# Dataset extract:
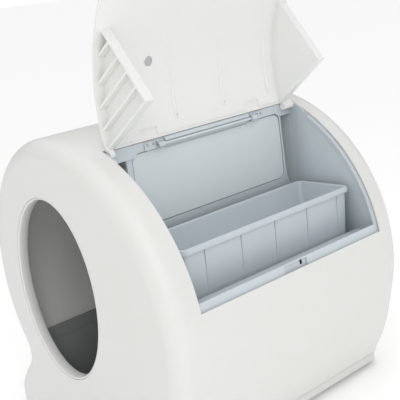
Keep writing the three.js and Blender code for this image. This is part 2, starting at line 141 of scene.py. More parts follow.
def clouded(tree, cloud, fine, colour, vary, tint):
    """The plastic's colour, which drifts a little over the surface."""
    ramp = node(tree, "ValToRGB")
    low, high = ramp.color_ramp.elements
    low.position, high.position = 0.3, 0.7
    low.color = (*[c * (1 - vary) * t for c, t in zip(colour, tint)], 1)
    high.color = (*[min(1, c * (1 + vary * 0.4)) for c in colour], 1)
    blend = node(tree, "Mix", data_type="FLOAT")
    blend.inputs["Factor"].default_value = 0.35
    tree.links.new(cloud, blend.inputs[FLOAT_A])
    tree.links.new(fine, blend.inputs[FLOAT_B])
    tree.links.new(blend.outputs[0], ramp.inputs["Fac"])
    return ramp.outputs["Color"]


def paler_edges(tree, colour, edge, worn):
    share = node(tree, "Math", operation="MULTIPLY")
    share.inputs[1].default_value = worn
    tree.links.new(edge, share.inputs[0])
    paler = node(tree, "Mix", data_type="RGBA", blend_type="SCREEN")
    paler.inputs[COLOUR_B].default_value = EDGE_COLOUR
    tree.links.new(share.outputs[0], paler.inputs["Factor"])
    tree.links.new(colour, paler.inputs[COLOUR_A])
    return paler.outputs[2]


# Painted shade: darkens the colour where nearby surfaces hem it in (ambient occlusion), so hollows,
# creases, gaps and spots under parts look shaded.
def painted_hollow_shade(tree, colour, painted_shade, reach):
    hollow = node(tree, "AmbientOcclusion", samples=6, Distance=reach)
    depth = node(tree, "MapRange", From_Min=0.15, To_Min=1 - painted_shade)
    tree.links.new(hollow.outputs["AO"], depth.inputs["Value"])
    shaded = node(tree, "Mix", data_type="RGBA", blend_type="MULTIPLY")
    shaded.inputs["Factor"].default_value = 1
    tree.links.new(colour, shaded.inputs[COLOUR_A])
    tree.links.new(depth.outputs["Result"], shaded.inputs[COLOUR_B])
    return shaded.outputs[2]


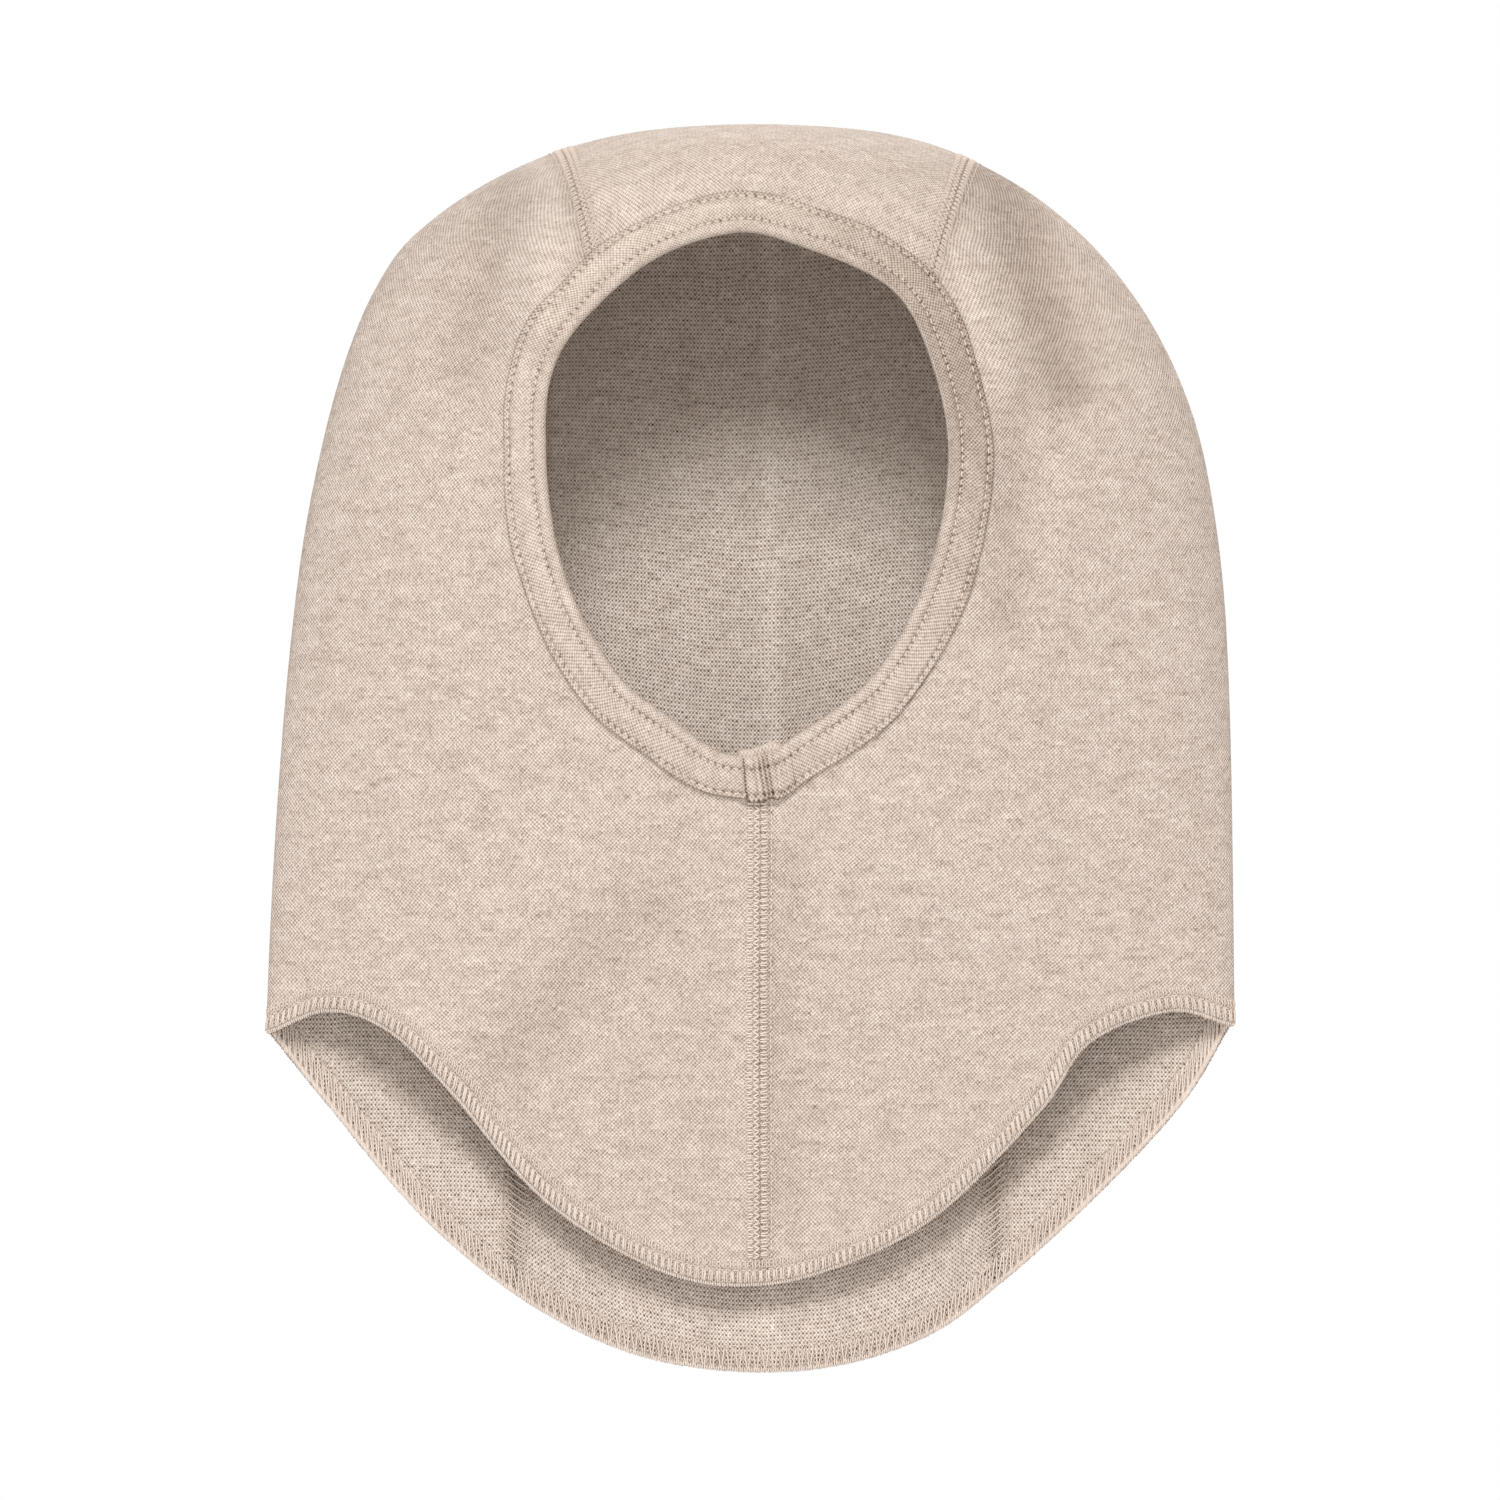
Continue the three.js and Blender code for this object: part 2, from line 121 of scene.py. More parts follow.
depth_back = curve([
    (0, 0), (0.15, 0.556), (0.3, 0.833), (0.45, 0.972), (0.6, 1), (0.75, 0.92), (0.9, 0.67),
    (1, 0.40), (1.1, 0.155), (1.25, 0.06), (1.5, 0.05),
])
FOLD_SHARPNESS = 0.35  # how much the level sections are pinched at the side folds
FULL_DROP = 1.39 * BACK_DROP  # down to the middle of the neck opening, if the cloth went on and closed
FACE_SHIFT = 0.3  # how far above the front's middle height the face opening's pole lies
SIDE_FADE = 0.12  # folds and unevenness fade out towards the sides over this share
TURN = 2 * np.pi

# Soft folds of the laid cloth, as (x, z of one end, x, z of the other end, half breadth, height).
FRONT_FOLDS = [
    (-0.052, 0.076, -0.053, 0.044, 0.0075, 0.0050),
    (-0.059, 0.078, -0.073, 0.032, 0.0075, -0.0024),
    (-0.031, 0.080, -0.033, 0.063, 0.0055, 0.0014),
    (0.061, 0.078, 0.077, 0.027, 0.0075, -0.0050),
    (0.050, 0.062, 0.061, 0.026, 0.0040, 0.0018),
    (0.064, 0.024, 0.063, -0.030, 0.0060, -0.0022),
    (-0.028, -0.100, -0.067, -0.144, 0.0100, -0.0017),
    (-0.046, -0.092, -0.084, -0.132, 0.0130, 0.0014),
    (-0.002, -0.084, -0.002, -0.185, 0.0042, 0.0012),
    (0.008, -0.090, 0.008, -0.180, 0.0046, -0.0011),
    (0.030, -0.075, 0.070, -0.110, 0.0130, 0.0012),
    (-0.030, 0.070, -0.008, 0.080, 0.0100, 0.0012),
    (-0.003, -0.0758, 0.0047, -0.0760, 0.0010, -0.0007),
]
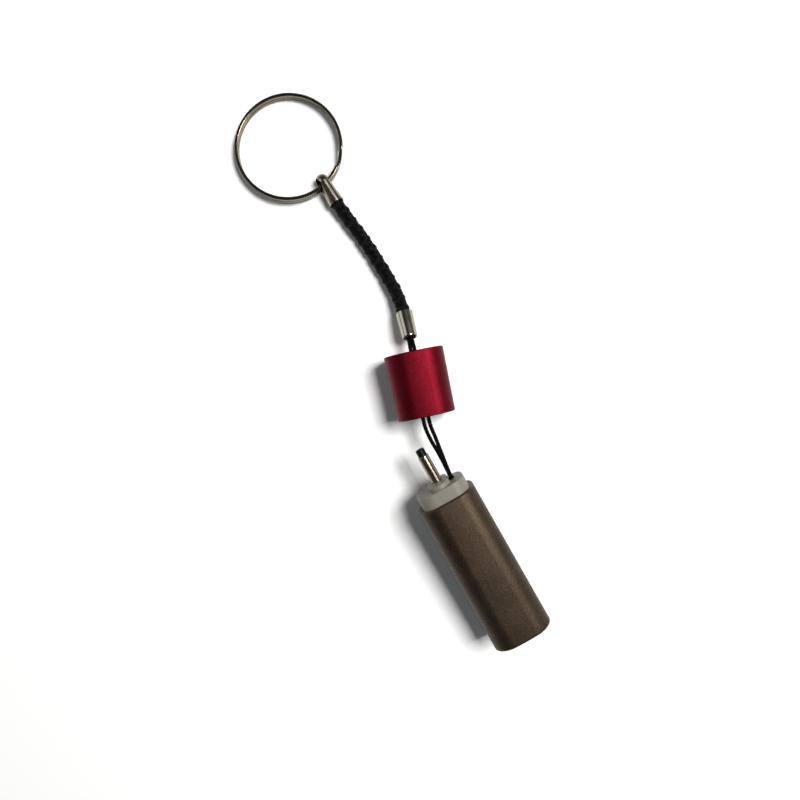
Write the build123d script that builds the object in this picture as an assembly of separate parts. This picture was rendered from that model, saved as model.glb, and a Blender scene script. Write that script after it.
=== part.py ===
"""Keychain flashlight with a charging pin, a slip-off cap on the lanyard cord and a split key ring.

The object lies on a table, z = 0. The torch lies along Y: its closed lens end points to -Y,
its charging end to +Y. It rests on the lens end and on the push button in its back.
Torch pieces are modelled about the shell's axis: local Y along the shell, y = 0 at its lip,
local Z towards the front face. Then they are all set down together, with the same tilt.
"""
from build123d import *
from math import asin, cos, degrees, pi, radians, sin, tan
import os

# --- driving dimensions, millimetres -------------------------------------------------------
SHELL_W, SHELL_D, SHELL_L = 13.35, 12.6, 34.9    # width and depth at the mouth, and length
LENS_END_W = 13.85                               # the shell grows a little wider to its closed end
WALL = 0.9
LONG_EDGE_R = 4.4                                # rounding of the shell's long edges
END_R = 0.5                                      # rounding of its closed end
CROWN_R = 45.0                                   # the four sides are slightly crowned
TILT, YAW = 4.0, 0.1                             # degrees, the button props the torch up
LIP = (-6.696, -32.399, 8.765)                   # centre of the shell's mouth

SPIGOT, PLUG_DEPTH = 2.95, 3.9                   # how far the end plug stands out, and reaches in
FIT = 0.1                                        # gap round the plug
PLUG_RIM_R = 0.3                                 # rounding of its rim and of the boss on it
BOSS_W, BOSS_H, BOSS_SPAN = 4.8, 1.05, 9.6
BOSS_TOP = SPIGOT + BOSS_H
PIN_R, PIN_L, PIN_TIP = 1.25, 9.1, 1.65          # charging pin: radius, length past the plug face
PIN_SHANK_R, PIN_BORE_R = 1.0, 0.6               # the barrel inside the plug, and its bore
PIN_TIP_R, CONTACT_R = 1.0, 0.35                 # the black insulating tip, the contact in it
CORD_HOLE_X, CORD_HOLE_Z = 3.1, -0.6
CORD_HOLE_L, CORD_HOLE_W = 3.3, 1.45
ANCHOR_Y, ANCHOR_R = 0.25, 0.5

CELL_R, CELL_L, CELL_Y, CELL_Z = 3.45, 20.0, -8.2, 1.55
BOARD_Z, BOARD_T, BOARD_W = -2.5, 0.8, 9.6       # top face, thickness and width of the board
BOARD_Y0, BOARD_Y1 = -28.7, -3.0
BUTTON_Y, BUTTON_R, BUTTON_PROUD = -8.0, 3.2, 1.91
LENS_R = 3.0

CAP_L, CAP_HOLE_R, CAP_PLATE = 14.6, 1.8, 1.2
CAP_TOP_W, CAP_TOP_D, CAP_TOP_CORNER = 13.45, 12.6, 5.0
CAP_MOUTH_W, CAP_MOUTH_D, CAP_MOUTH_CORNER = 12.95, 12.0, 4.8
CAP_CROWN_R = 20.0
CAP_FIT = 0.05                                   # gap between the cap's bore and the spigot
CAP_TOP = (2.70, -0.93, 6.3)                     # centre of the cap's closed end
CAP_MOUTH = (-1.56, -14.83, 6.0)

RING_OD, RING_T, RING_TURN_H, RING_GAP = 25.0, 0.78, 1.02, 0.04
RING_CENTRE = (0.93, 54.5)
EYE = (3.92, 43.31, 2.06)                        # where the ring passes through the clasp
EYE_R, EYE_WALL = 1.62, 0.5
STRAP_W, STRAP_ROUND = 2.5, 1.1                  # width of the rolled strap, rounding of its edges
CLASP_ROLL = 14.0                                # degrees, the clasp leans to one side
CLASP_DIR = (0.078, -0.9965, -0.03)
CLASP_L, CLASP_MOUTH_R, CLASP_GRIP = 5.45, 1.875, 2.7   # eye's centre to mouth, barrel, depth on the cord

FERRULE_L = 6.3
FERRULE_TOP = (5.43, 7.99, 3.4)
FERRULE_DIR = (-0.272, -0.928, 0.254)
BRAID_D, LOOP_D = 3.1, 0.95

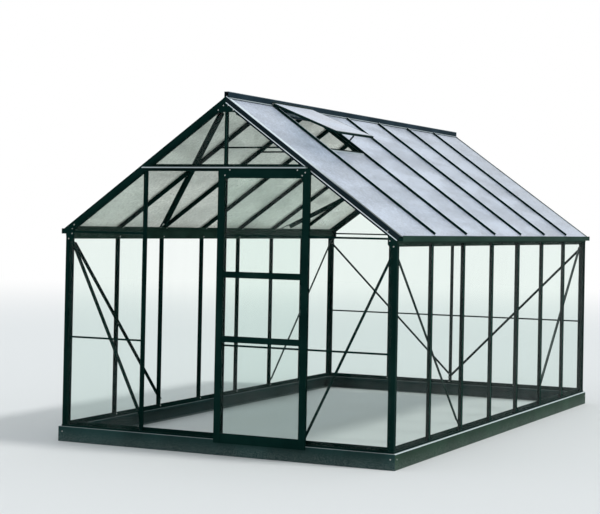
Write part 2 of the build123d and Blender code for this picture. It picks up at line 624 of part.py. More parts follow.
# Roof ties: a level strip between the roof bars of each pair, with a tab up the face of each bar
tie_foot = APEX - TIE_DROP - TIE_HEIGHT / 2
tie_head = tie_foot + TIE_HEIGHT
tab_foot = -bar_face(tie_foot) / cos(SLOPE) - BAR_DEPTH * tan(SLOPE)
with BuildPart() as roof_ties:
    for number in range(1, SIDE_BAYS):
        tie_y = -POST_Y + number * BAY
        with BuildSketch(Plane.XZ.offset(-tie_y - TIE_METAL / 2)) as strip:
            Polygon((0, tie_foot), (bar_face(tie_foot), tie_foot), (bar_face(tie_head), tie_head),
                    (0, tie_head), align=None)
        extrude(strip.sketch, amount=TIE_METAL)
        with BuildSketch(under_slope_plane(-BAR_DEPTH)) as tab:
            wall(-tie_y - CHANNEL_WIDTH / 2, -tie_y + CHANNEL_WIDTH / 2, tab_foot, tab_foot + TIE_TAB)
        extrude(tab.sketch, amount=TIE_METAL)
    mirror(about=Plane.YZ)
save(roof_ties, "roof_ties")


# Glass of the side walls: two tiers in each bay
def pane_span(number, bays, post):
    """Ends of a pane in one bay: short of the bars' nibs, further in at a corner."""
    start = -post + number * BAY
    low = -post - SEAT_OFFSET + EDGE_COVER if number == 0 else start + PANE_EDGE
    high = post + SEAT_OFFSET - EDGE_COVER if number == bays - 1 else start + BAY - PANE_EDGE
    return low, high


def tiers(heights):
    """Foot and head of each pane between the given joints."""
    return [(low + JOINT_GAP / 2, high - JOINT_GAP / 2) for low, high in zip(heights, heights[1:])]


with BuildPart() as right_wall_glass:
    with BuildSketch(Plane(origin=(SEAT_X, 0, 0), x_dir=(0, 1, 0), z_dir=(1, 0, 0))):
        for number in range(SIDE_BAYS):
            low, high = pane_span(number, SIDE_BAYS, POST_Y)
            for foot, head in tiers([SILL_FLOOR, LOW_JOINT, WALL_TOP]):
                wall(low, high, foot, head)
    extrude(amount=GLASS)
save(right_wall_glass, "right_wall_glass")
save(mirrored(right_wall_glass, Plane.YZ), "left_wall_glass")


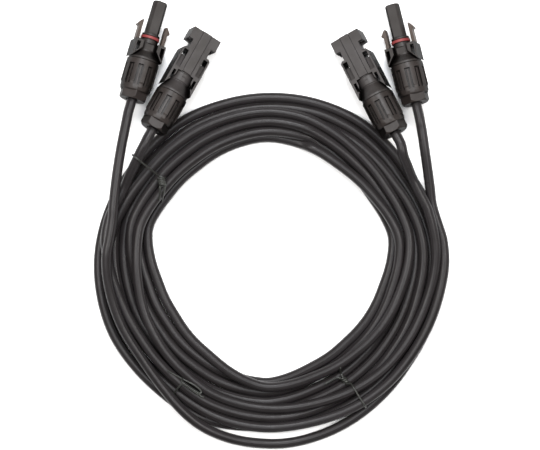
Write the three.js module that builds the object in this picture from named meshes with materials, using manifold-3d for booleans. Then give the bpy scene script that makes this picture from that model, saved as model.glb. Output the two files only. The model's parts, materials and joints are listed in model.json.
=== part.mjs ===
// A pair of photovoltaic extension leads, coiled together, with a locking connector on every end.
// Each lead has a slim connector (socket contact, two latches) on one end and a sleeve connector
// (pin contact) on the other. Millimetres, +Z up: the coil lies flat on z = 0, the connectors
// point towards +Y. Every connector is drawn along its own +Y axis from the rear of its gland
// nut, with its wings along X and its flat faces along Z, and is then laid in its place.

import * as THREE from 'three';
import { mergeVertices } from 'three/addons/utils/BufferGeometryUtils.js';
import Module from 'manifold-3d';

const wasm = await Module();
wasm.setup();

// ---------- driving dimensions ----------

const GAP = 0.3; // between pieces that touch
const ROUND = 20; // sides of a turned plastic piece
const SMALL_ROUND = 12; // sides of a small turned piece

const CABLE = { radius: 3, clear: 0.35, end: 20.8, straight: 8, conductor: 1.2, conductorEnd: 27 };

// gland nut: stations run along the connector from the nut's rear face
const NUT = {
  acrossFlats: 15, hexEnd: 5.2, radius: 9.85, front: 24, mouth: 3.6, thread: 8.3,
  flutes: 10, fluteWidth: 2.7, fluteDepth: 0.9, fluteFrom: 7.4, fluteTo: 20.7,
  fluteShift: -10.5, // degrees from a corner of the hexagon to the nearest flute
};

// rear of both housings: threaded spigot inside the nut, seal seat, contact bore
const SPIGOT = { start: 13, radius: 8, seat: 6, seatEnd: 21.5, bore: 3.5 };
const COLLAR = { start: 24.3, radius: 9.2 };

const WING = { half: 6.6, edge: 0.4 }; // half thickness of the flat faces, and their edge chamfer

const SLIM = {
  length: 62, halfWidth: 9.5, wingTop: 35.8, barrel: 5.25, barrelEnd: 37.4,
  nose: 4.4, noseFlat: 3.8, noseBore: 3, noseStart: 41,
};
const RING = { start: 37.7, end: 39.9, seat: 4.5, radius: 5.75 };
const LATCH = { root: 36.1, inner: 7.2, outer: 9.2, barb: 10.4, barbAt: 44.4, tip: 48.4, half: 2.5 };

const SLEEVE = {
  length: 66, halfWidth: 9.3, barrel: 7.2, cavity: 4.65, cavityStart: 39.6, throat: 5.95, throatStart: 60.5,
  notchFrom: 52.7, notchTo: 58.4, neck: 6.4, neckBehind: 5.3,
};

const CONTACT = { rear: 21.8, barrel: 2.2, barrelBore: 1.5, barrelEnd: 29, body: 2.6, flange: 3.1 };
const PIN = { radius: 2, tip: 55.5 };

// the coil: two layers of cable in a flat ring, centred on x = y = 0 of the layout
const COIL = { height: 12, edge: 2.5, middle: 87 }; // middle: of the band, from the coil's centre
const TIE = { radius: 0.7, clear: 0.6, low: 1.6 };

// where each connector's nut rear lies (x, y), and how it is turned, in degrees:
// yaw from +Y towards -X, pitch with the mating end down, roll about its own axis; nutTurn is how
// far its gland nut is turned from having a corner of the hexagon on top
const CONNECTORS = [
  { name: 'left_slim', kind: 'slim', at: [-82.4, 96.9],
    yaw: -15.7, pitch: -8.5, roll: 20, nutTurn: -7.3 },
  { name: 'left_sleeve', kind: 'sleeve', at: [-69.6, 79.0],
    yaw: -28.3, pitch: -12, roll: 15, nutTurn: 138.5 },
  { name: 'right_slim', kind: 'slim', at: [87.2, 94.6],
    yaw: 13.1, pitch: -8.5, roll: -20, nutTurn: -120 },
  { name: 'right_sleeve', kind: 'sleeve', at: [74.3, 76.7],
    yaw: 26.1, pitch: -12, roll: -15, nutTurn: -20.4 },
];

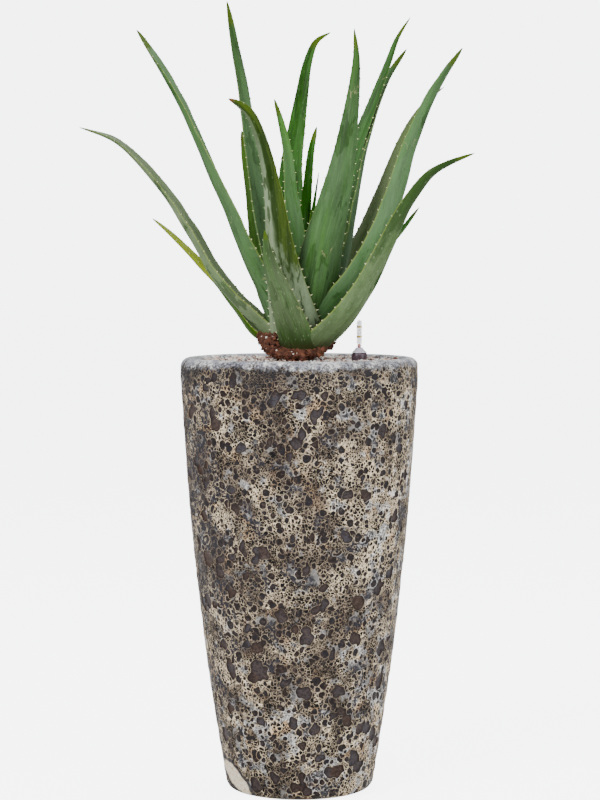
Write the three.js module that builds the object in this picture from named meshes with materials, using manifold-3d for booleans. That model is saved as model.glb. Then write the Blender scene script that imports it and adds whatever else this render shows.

# Problem statement:
Beginning at the first line of the records, give again each line exactly as written, ending with the line that contains "return paler.outputs[2]".

# Response for this exercise:
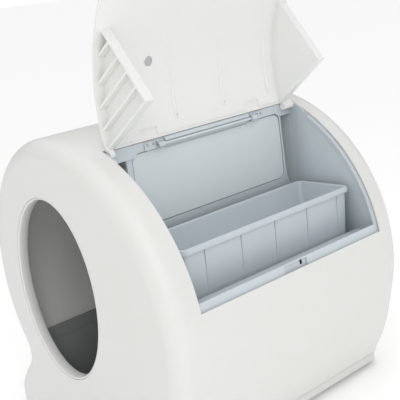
Keep writing the three.js and Blender code for this image. This is part 2, starting at line 141 of scene.py. More parts follow.
def clouded(tree, cloud, fine, colour, vary, tint):
    """The plastic's colour, which drifts a little over the surface."""
    ramp = node(tree, "ValToRGB")
    low, high = ramp.color_ramp.elements
    low.position, high.position = 0.3, 0.7
    low.color = (*[c * (1 - vary) * t for c, t in zip(colour, tint)], 1)
    high.color = (*[min(1, c * (1 + vary * 0.4)) for c in colour], 1)
    blend = node(tree, "Mix", data_type="FLOAT")
    blend.inputs["Factor"].default_value = 0.35
    tree.links.new(cloud, blend.inputs[FLOAT_A])
    tree.links.new(fine, blend.inputs[FLOAT_B])
    tree.links.new(blend.outputs[0], ramp.inputs["Fac"])
    return ramp.outputs["Color"]


def paler_edges(tree, colour, edge, worn):
    share = node(tree, "Math", operation="MULTIPLY")
    share.inputs[1].default_value = worn
    tree.links.new(edge, share.inputs[0])
    paler = node(tree, "Mix", data_type="RGBA", blend_type="SCREEN")
    paler.inputs[COLOUR_B].default_value = EDGE_COLOUR
    tree.links.new(share.outputs[0], paler.inputs["Factor"])
    tree.links.new(colour, paler.inputs[COLOUR_A])
    return paler.outputs[2]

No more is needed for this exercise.